The Coexist Foundation (stylized Coexist) is a charitable organization based in Washington, D.C. and London, United Kingdom, which aims to advance social cohesion through education and innovation.

It was founded in London in 2006 by Mohammed Abdul Latif Jameel, to promote better understanding among Jews, Christians, and Muslims through education, dialogue, and research.

A 2002 Gallup Poll of the Islamic world revealed rising tensions between religious and ethnic groups around the world, prompting the formation of the organization. Coexist had a not-for-profit relationship with The Gallup Organization. Since then, Coexist has broadened the scope of its work to include issues of cultural variety as well as relations between the Abrahamic religions: Judaism, Christianity, and Islam.

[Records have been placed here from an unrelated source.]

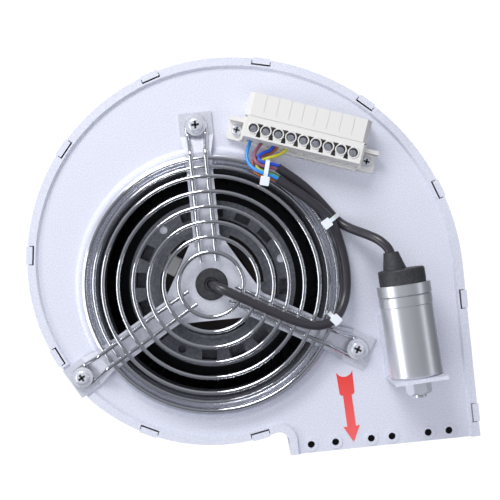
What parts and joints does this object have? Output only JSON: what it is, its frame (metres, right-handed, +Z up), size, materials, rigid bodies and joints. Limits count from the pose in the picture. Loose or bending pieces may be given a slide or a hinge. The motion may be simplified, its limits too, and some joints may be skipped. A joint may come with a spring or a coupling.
{
  "type": "centrifugal blower",
  "caption": "Double-inlet centrifugal blower with a sheet-steel scroll, wire guards, an external-rotor motor in the inlet, a run capacitor and a terminal connector.",
  "frame": {"origin": "on the rotor axis, in the outer face of the front side plate", "axes": "+Y runs from the front side plate to the rear one along the rotor axis, +Z is up and the outlet faces -Z, +X is to the right seen from the front"},
  "size_m": [0.2605, 0.2377, 0.2411],
  "materials": {
    "galvanised_sheet": "satin speckled zinc coat",
    "bracket_steel": "satin zinc coat",
    "chrome_wire": "polished chrome plate",
    "bright_fasteners": "bright zinc plate",
    "cast_aluminium": "as-cast, matt",
    "can_aluminium": "drawn, semi-polished",
    "laminations": "matt",
    "rotor_steel": "dull, dark",
    "impeller_steel": "dull zinc coat",
    "bearing_steel": "ground",
    "copper": "enamelled",
    "contact_brass": "bright",
    "black_rubber": "matt, moulded",
    "cable_sheath": "satin extruded",
    "connector_plastic": "moulded off-white",
    "nylon": "translucent white",
    "light_blue": "extruded",
    "mauve": "extruded",
    "dark_blue": "extruded",
    "brown": "extruded",
    "green_yellow": "extruded, two-colour stripe",
    "winding_film": "metallised film roll",
    "arrow_red": "printed film"
  },
  "bodies": {
    "housing": {"front_side_plate": "galvanised_sheet", "rear_side_plate": "galvanised_sheet", "scroll_wrap": "galvanised_sheet", "motor_bracket": "bracket_steel", "bracket_screws": "bright_fasteners", "bracket_washers": "bright_fasteners", "clinch_nuts": "bright_fasteners", "front_guard": "chrome_wire", "front_guard_low_rings": "chrome_wire", "rear_guard": "chrome_wire", "rear_guard_low_rings": "chrome_wire", "rear_guard_screws": "bright_fasteners", "cable_grommet": "black_rubber", "stator_flange": "cast_aluminium", "flange_nuts": "bright_fasteners", "stator_core": "laminations", "stator_windings": "copper", "thermal_cutout": "connector_plastic", "front_bearing_outer_race": "bearing_steel", "rear_bearing_outer_race": "bearing_steel", "preload_spring": "bearing_steel", "capacitor_can": "can_aluminium", "capacitor_winding": "winding_film", "capacitor_boot": "black_rubber", "capacitor_bracket": "galvanised_sheet", "capacitor_nut": "bright_fasteners", "capacitor_washer": "bright_fasteners", "capacitor_rivets": "bright_fasteners", "connector_base": "connector_plastic", "connector_plug": "connector_plastic", "terminal_screws": "bright_fasteners", "terminal_contacts": "contact_brass", "connector_screws": "bright_fasteners", "motor_cable": "cable_sheath", "capacitor_cable": "cable_sheath", "light_blue_wire": "light_blue", "mauve_wire": "mauve", "dark_blue_wire": "dark_blue", "brown_wire": "brown", "green_yellow_wire": "green_yellow", "wire_tie": "nylon", "branch_tie": "nylon", "lower_tie": "nylon", "direction_arrow": "arrow_red"},
    "rotor": {"shaft": "bearing_steel", "circlip": "bearing_steel", "front_bearing_inner_race": "bearing_steel", "rear_bearing_inner_race": "bearing_steel", "rotor_core": "laminations", "rotor_cage": "cast_aluminium", "rotor_cup": "rotor_steel", "balancing_pins": "bright_fasteners", "impeller_disc": "impeller_steel", "hub_rivets": "bright_fasteners", "front_blades": "impeller_steel", "rear_blades": "impeller_steel", "front_shroud_ring": "impeller_steel", "rear_shroud_ring": "impeller_steel"},
    "front_balls": {"front_bearing_balls": "bearing_steel"},
    "rear_balls": {"rear_bearing_balls": "bearing_steel"}
  },
  "joints": [
    {"name": "rotor_spin", "type": "hinge", "parent": "housing", "child": "rotor", "pos_m": [0, 0.09, 0], "axis": [0, 1, 0], "continuous": true},
    {"name": "front_ball_spin", "type": "hinge", "parent": "housing", "child": "front_balls", "pos_m": [0, 0.0155, 0], "axis": [0, 1, 0], "continuous": true},
    {"name": "rear_ball_spin", "type": "hinge", "parent": "housing", "child": "rear_balls", "pos_m": [0, 0.0595, 0], "axis": [0, 1, 0], "continuous": true}
  ],
  "couplings": [
    {"joint": "front_ball_spin", "follows": "rotor_spin", "ratio": 0.3733},
    {"joint": "rear_ball_spin", "follows": "rotor_spin", "ratio": 0.3733}
  ]
}
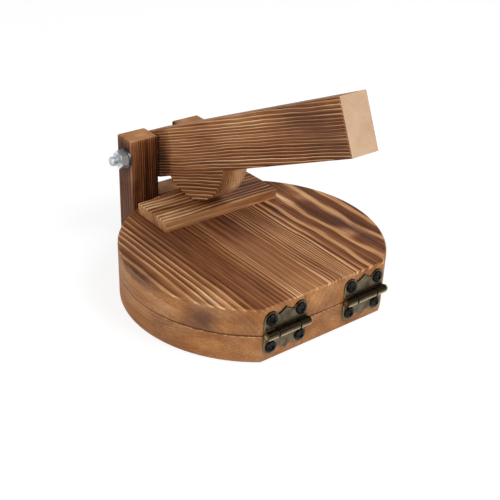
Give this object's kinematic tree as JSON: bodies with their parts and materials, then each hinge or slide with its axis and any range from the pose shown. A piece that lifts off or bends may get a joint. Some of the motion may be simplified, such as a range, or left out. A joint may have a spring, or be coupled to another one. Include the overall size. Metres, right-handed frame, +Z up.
{
  "type": "dumpling wrapper press",
  "caption": "Lever press in scorched pine: hinged round boards flatten dough when a cam under the lever bears on a pad.",
  "frame": {"origin": "centre of the round boards, on the table", "axes": "+X along the hinged edge to the right, +Y from the hinges back to the posts, +Z up"},
  "size_m": [0.15, 0.1806, 0.1377],
  "materials": {
    "scorched_board": "torched and brushed pine, oiled",
    "scorched_post": "heavily torched pine, oiled",
    "scorched_lever": "torched and brushed pine with a bare sawn end",
    "plain_dowel": "plain beech",
    "zinc_steel": "bright zinc plating",
    "bronzed_hinge": "dark bronze plating, rubbed bright on its edges",
    "blackened_screw": "blackened steel, burnished"
  },
  "bodies": {
    "base": {"lower_board_left_stave": "scorched_board", "lower_board_right_stave": "scorched_board", "left_post": "scorched_post", "right_post": "scorched_post", "post_spacer": "scorched_post", "cross_dowels": "plain_dowel", "pivot_bolt": "zinc_steel", "pivot_nut": "zinc_steel", "left_washer": "zinc_steel", "right_washer": "zinc_steel", "left_hinge_lower_leaf": "bronzed_hinge", "right_hinge_lower_leaf": "bronzed_hinge", "left_hinge_pin": "bronzed_hinge", "right_hinge_pin": "bronzed_hinge", "left_hinge_lower_screws": "blackened_screw", "right_hinge_lower_screws": "blackened_screw"},
    "upper_board": {"upper_board_left_stave": "scorched_board", "upper_board_right_stave": "scorched_board", "pressure_pad": "scorched_board", "left_hinge_upper_leaf": "bronzed_hinge", "right_hinge_upper_leaf": "bronzed_hinge", "left_hinge_upper_screws": "blackened_screw", "right_hinge_upper_screws": "blackened_screw"},
    "lever": {"lever": "scorched_lever"}
  },
  "joints": [
    {"name": "lever_lift", "type": "hinge", "parent": "base", "child": "lever", "pos_m": [0, 0.0864, 0.05527], "axis": [-1, 0, 0], "range_deg": [0, 160]},
    {"name": "board_open", "type": "hinge", "parent": "base", "child": "upper_board", "pos_m": [0, -0.06507, 0.017], "axis": [1, 0, 0], "range_deg": [0, 12]}
  ],
  "couplings": [
    {"joint": "board_open", "follows": "lever_lift", "ratio": 0.075}
  ]
}
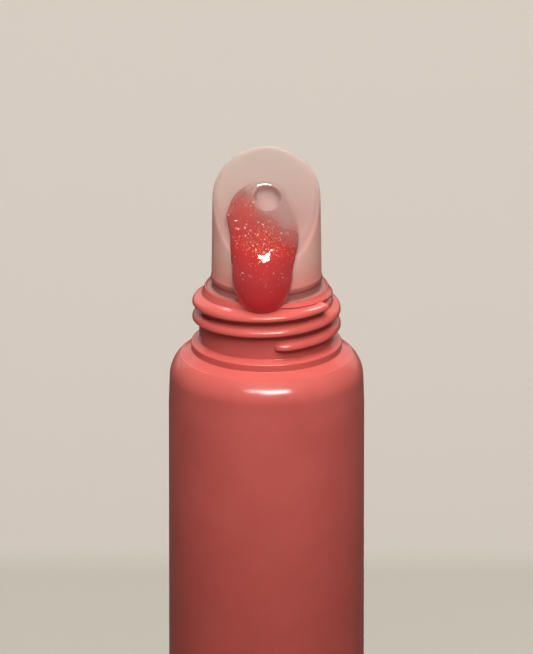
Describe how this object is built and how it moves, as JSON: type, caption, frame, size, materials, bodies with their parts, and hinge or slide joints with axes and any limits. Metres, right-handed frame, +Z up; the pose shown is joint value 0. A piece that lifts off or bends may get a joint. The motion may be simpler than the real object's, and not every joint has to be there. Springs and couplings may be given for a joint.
{
  "type": "lip gloss tube",
  "caption": "Squeezable round tube with a rolled shoulder, step ring and threaded neck, a slanted frosted soft tip and a bead of glitter gel on its face.",
  "frame": {"origin": "centre of the base, on the surface the tube stands on", "axes": "+Z up along the tube's axis towards the tip; -Y is the front, where the slanted face, its hole and the bead are"},
  "size_m": [0.019, 0.019, 0.0905],
  "materials": {
    "sleeve": "satin coral polyethylene",
    "head": "satin coral polyethylene, moulded",
    "base": "satin coral polyethylene, moulded",
    "carrier": "natural polypropylene",
    "tip": "frosted translucent silicone",
    "gloss": "wet translucent gel",
    "glitter": "mirror-like flakes of coated film"
  },
  "bodies": {
    "root": {"tube_sleeve": "sleeve", "tube_head": "head", "base_plug": "base", "tip_carrier": "carrier", "applicator_tip": "tip", "gloss_fill": "gloss", "gloss_bead": "gloss", "glitter": "glitter"}
  },
  "joints": []
}
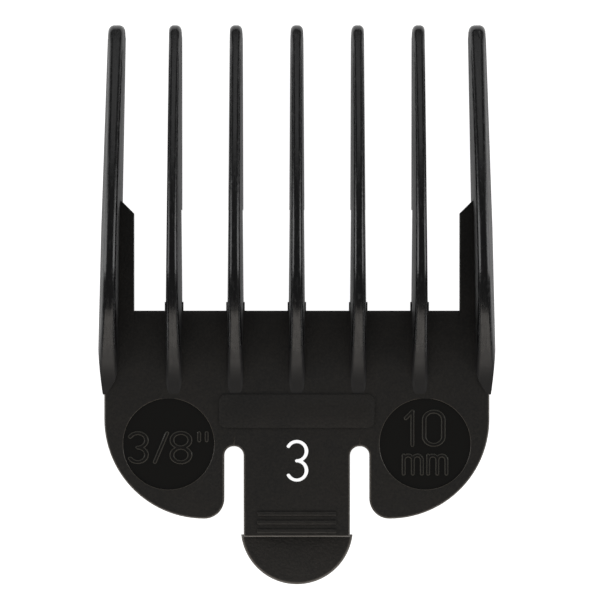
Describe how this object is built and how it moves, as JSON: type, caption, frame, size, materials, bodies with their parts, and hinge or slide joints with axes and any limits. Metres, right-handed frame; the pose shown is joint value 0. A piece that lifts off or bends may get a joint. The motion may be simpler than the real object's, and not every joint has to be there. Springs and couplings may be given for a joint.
{
  "type": "clipper guard comb",
  "caption": "Clip-on guard comb for a hair clipper: long curved teeth on a flat plate, with a flexing release tab that snaps behind the blade.",
  "frame": {"origin": "on the centre line of the flat blade seat under the plate, 8.6 mm behind the plate's front edge", "axes": "+X to the right, +Y toward the tooth tips, +Z from the blade seat toward the skin side"},
  "size_m": [0.05, 0.0714, 0.0126],
  "materials": {
    "black_nylon_textured": "fine moulded texture",
    "black_nylon_polished": "polished moulding"
  },
  "bodies": {
    "comb": {"base_plate": "black_nylon_textured", "left_blade_ledge": "black_nylon_polished", "right_blade_ledge": "black_nylon_polished", "left_outer_tooth": "black_nylon_polished", "right_outer_tooth": "black_nylon_polished", "inner_tooth_1": "black_nylon_polished", "inner_tooth_2": "black_nylon_polished", "inner_tooth_3": "black_nylon_polished", "inner_tooth_4": "black_nylon_polished", "inner_tooth_5": "black_nylon_polished", "tab_root": "black_nylon_textured", "inch_size_mark": "black_nylon_polished", "metric_size_mark": "black_nylon_polished", "blank_name_panel": "black_nylon_textured"},
    "release_tab": {"tab_leaf": "black_nylon_textured", "heel_hook": "black_nylon_polished", "thumb_lip": "black_nylon_textured", "release_grip_ribs": "black_nylon_textured"}
  },
  "joints": [
    {"name": "release_tab_flex", "type": "hinge", "parent": "comb", "child": "release_tab", "pos_m": [0, -0.0106, 0.0008], "axis": [-1, 0, 0], "range_deg": [-3, 10], "stiffness_Nm_per_rad": 0.9, "deforming": ["tab_root"]}
  ]
}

Coexist is responsible for several projects that are meant to advance the objectives of the organization. An example is its radio show "Pause for Thought," which was created in collaboration with the BBC. The program includes guests from various religious backgrounds sharing their insights on a common subject. 

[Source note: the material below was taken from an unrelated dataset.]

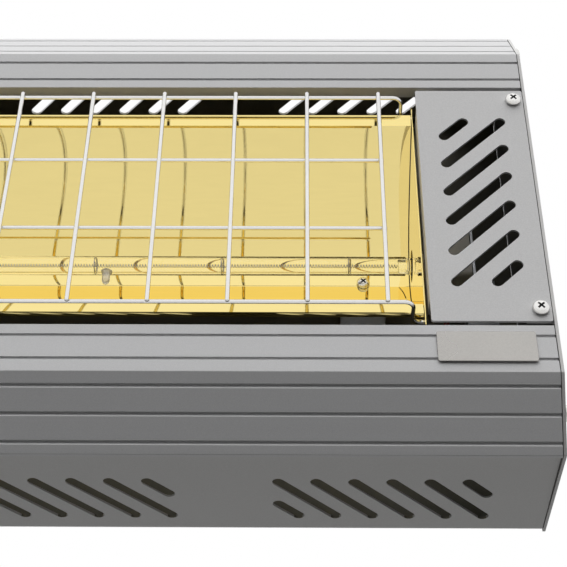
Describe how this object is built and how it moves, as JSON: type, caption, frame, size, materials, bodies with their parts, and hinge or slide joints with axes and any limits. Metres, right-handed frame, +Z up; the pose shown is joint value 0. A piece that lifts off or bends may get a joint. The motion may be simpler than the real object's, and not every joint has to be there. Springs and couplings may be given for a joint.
{
  "type": "infrared wall heater",
  "caption": "Wall-hung infrared patio heater head with a quartz lamp, gold trough reflector, wire guard, slotted end covers and a tilting wall bracket.",
  "frame": {"origin": "centre of the wall plate's rear face, at the height of the tilt pivot", "axes": "+X along the housing, to the right when seen from the front; +Y into the wall, so the heater faces -Y; +Z up"},
  "size_m": [0.4546, 0.1788, 0.272],
  "materials": {
    "paint": "fine-textured silver-grey powder coat on aluminium extrusion",
    "casing_paint": "fine-textured silver-grey powder coat on sheet steel",
    "cover_paint": "fine-textured silver-grey powder coat on sheet steel",
    "gold_reflector": "gold-coloured mirror polish",
    "guard_steel": "bright drawn wire, welded",
    "bright_steel": "bright plated screws",
    "zinc_steel": "zinc-plated steel",
    "quartz": "clear quartz glass",
    "tungsten": "drawn tungsten",
    "ceramic": "unglazed steatite",
    "badge_metal": "satin, blank",
    "black_plastic": "matt black nylon",
    "silicone": "silicone-rubber insulation",
    "bracket_paint": "grey powder coat on sheet steel"
  },
  "bodies": {
    "bracket": {"wall_bracket": "bracket_paint"},
    "head": {"upper_front_rail": "paint", "lower_front_rail": "paint", "rear_casing": "casing_paint", "end_plate_left": "casing_paint", "end_cover_left": "cover_paint", "cover_screw_left_upper": "bright_steel", "end_screw_left_upper": "bright_steel", "cover_screw_left_lower": "bright_steel", "end_screw_left_lower": "bright_steel", "reflector_cheek_left": "gold_reflector", "reflector_bridge_left": "zinc_steel", "reflector_screw_left": "bright_steel", "pinch_seal_left": "quartz", "lamp_cap_left": "ceramic", "lamp_holder_left": "ceramic", "holder_bracket_left": "zinc_steel", "lamp_lead_left": "silicone", "pivot_lug_left": "bracket_paint", "pivot_bolt_left": "zinc_steel", "pivot_nut_left": "zinc_steel", "friction_washer_left": "black_plastic", "end_plate_right": "casing_paint", "end_cover_right": "cover_paint", "cover_screw_right_upper": "bright_steel", "end_screw_right_upper": "bright_steel", "cover_screw_right_lower": "bright_steel", "end_screw_right_lower": "bright_steel", "reflector_cheek_right": "gold_reflector", "reflector_bridge_right": "zinc_steel", "reflector_screw_right": "bright_steel", "pinch_seal_right": "quartz", "lamp_cap_right": "ceramic", "lamp_holder_right": "ceramic", "holder_bracket_right": "zinc_steel", "lamp_lead_right": "silicone", "pivot_lug_right": "bracket_paint", "pivot_bolt_right": "zinc_steel", "pivot_nut_right": "zinc_steel", "friction_washer_right": "black_plastic", "reflector": "gold_reflector", "lamp_tube": "quartz", "lamp_filament": "tungsten", "guard_rail_top": "guard_steel", "guard_rail_upper": "guard_steel", "guard_rail_lower": "guard_steel", "guard_rail_bottom": "guard_steel", "guard_wire_1": "guard_steel", "guard_wire_2": "guard_steel", "guard_wire_3": "guard_steel", "guard_wire_4": "guard_steel", "guard_wire_5": "guard_steel", "guard_wire_6": "guard_steel", "guard_wire_7": "guard_steel", "guard_wire_8": "guard_steel", "guard_wire_9": "guard_steel", "badge_plate": "badge_metal", "terminal_block": "ceramic", "cable_gland": "black_plastic"}
  },
  "joints": [
    {"name": "head_tilt", "type": "hinge", "parent": "bracket", "child": "head", "pos_m": [0, -0.066, 0], "axis": [1, 0, 0], "range_deg": [0, 35]}
  ]
}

One of the Foundation's projects was "Understanding Islam" a first series of internet learning resources designed to give an accessible but thorough introduction to Judaism, Christianity and Islam. Coexist joined with online education specialists Microbooks and a team of scholars to develop the series.

The organization's logo is the Coexist sign, originally created in 2000 by Polish graphic designer   for a contest hosted by The Museum on the Seam for Dialogue, Understanding and Coexistence in Jerusalem.